IOW: Gritty twin bill to chill Con

The Dark History Con, a second-year “true crime” expo organized by Brian Wood of Rantoul that is intended to pay respects to the victims of horrendous violence and investigate the evil that men do through ephemera, literature, media, and the arts, has managed the impossible by drawing out into the open Champaign-Urbana’s most notorious fictional killer. Who knows what deal the Devil made so THE GARBAGE MAN, Hart D. Fisher’s underground flick shot in the University of Illinois “student ghetto” the summer of 1993, could finally play for the public to see? In any case, the chilling on-screen exploits of nondescript trash collector Tom (James Meredith) have been forever tangled with the real-life fate of Fisher’s then-paramour Michelle Davis, assaulted and killed in a since-demolished local motel by since-convicted Eric Daniels, at the time GARBAGE MAN was being filmed. Although the project had sunk into a black hole for years due to its coincidental association with Davis’ murder, the artist once called “the most dangerous man in comics” by Hero Illustrated thanks to his brand of unsettling comics, fiction, poetry, and videos finally pulled it back from the brink for finishing. One can certainly seek the out-of-print DVD from 2009 or occasionally find it in rotation at Fisher’s streaming genre channel American Horrors, but all these years later GARBAGE MAN is still not particularly easy to see … or watch, for that matter, if slow-burn psychological gruesomeness with a grainy palette and shoestring budget is not in your ballpark. It may be just as well the brave will need to be bold and visit the west-most edge of Champaign to see it at the convention. Our tastemakers would probably suffer a Hart attack were it so readily on display.

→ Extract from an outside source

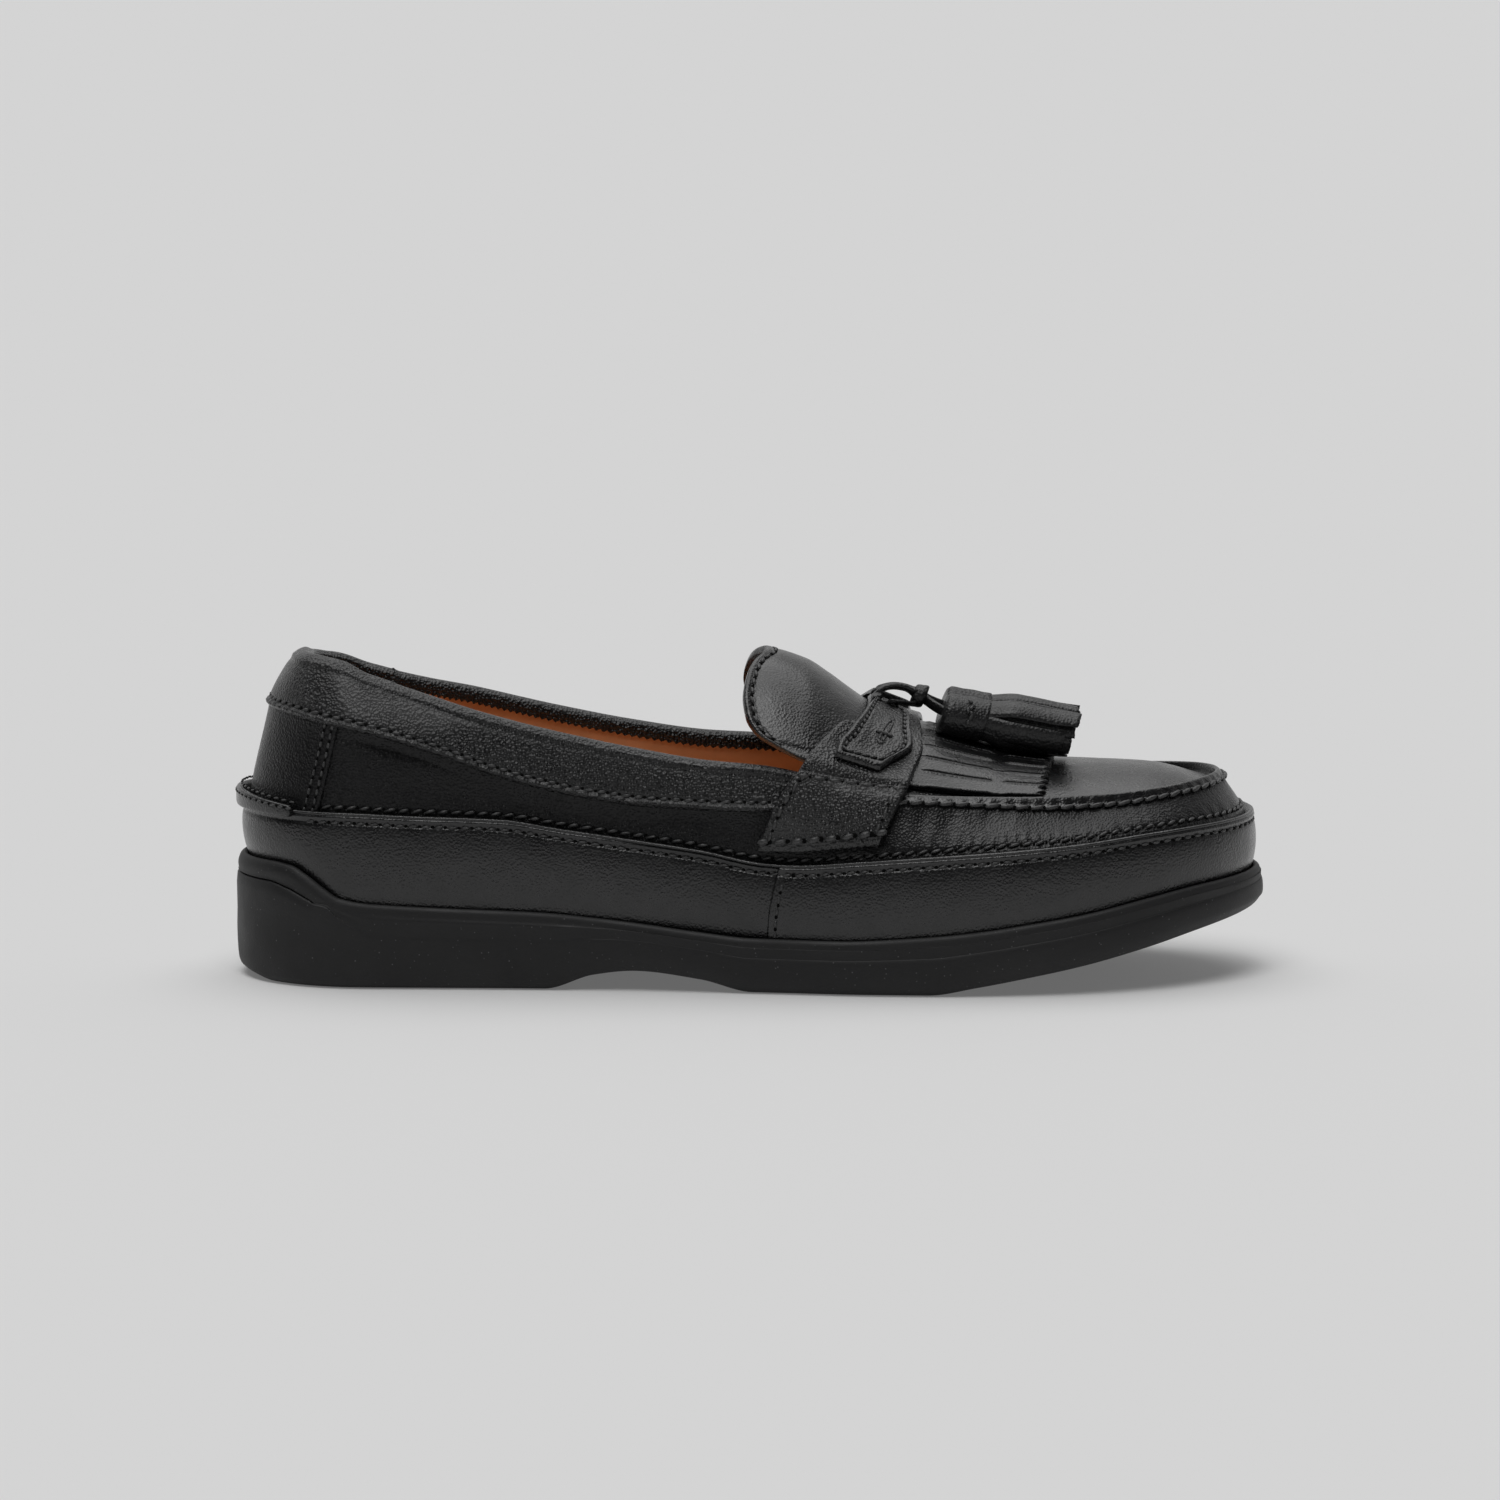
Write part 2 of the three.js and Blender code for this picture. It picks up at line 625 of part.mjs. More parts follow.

The floor will be open for Dark History activity today, Saturday, September 19, from 10 a.m. to Midnight, and tomorrow, Sunday, September 20, from 11 a.m. to 5 p.m., at the Fluid Event Center, 601 N. Country Fair Dr., Champaign, with various personalities tabling or presenting such as authors Seth Ferranti, Minda Powers-Douglas, and Maureen Hughes, artists Jeff Gaither, Charles D. Moisant, and Philo Barnhart, military make-up expert Bobbie “Bloody Mary” Weiner, paranormal investigator Jim Heater, and Danville’s own Jake Aurelian a.k.a. “Ripper the Clown.” THE GARBAGE MAN will be presented as the second half of a double bill on Saturday starting at 7 p.m. and be preceded by SERIAL KILLER CULTURE, the final documentary piece on the topic by Chicago independent filmmaker John Borowski; his work includes  biographies of Carl Panzram, Albert Fish, and H.H. Holmes. We’re pretty certain that discussion with both Borowski and Fisher about their pursuits past and present will be equally fascinating and sobering, given the paramount subject matter surrounding everyone who attends this particular event. Please visit the official Dark History Con Web site for information on all guests, sponsors, and ticket prices.

~ Jason Pankoke

p.s. Fisher and THE GARBAGE MAN have left a trail of C-U Blogfidential posts in their wake stretching back years; check out related notices here, here, here, and here, if you dare.

p.s.2 Once again, the ghosts of MICRO-FILM past reemerge! Look in MF 7 for the featured review of Borowski’s H.H. HOLMES: AMERICA’S FIRST SERIAL KILLER, written by Damian Duffy.

p.s.3 So, about that obnoxiously fluttery GARBAGE MAN transfer on the disc issued by Indie-Pictures while they were obviously suffering their own death throes and tossing product quality control to the wind … will we ever receive an upgrade? Dearest bleeders can see brief, yet clear, moments from the film in the teaser below, not the most effective made by Fisher but it delivers the visual proof.



p.s.4 Alright, then, you peeked so we’ll spill. That is Tim Bradstreet, the professional illustrator famous for his hyper-noir comics and gaming artwork, in the preview frame of the video; he lived in Bloomington-Normal in the early Nineties as his career was getting started. Strangely, his name does not appear in the end credits of GARBAGE MAN. Not strangely, we look for such things. Hm.